Digital Health and Care Wales (DHCW) has shared a prior information notice for the procurement of a ‘National Intelligent Integrated Audit Solution’, with a budget of up to £5 million.
The aim of the audit solution is to “monitor user access to the NHS Wales single patient record” and to be utilised for auditing relevant national clinical applications and national repositories, flagging any “inappropriate access and use”. This includes the monitoring of all seven health boards and five of the six other statutory trusts across Wales.

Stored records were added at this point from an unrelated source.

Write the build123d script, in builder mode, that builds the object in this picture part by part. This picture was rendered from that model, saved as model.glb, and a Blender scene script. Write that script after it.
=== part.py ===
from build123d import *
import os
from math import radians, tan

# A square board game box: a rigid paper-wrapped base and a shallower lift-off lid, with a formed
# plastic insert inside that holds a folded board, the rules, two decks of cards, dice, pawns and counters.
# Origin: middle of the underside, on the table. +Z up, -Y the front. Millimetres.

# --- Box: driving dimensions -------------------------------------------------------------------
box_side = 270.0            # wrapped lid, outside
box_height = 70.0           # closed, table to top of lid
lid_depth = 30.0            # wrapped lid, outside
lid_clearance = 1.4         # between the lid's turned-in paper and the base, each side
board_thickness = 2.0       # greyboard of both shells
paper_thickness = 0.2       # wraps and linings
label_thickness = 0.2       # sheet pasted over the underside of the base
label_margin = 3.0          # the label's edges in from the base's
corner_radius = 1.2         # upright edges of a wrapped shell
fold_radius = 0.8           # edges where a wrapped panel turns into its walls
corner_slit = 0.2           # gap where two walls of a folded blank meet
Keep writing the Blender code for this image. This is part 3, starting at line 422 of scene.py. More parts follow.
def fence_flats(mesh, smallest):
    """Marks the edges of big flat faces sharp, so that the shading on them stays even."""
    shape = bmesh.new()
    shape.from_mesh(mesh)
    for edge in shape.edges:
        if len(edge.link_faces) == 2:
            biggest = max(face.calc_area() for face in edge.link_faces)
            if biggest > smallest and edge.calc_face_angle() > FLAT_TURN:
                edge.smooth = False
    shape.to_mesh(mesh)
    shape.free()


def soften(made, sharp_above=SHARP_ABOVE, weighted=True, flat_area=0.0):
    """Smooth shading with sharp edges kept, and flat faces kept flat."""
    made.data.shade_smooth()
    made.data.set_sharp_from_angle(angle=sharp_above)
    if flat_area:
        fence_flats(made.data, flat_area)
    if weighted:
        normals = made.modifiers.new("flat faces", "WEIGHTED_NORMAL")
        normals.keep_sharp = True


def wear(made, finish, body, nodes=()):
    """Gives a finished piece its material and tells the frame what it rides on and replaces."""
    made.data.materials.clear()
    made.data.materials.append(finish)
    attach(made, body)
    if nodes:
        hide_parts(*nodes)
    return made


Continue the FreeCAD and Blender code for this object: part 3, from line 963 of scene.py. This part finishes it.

DHCW have outlined the solution should provide: authoritatively process audit logs from specified systems to display information on user behaviour; reference and integrate with existing NHS Wales systems to access audit logs via API connectivity and directly where necessary; be scalable and provide the ability to integrate legacy connections and new requirements as they occur; and to host and deliver the solution on a cloud basis, integrated with the DHCW network.
Suppliers are invited to attend a briefing day scheduled for Thursday 30 January 2025, held via Microsoft Teams. A full itinerary is said to be provided to those suppliers who express an interest, with the aim to “undertake competitive procurement in Q3 2025”.
DHCW have noted that they will be seeking a single supplier agreement for an initial term of 10 years. Find out more about this opportunity here.
Digital healthcare across Wales
In a HTN feature last month, we focused on digital and data across Wales, taking a closer look at the strategic direction, insights, recent developments, and more around digital healthcare.
Recently the Welsh Government published its draft budget for 2025/26. The main headline for health and social care was to deliver “more than £600 million in extra revenue and capital funding” to help reduce long waiting times, make improvements in mental health services and improve women’s health services.
In other news for Digital Health and Care Wales, last month they shared ambitions to plan and deliver a cloud transition programme for national digital services in Wales. As part of this, they were seeking “one or more suppliers” to support work to migrate “circa 90 services” across “approximately 1,600 servers”.
Cardiff and Vale University and Aneurin Bevan University Health Boards have recently participated in the roll-out of the Welsh electronic maternity record, with plans for the digital system to be available across all health boards by March 2026. An app will also be introduced to allow women to access and manage their full maternity records.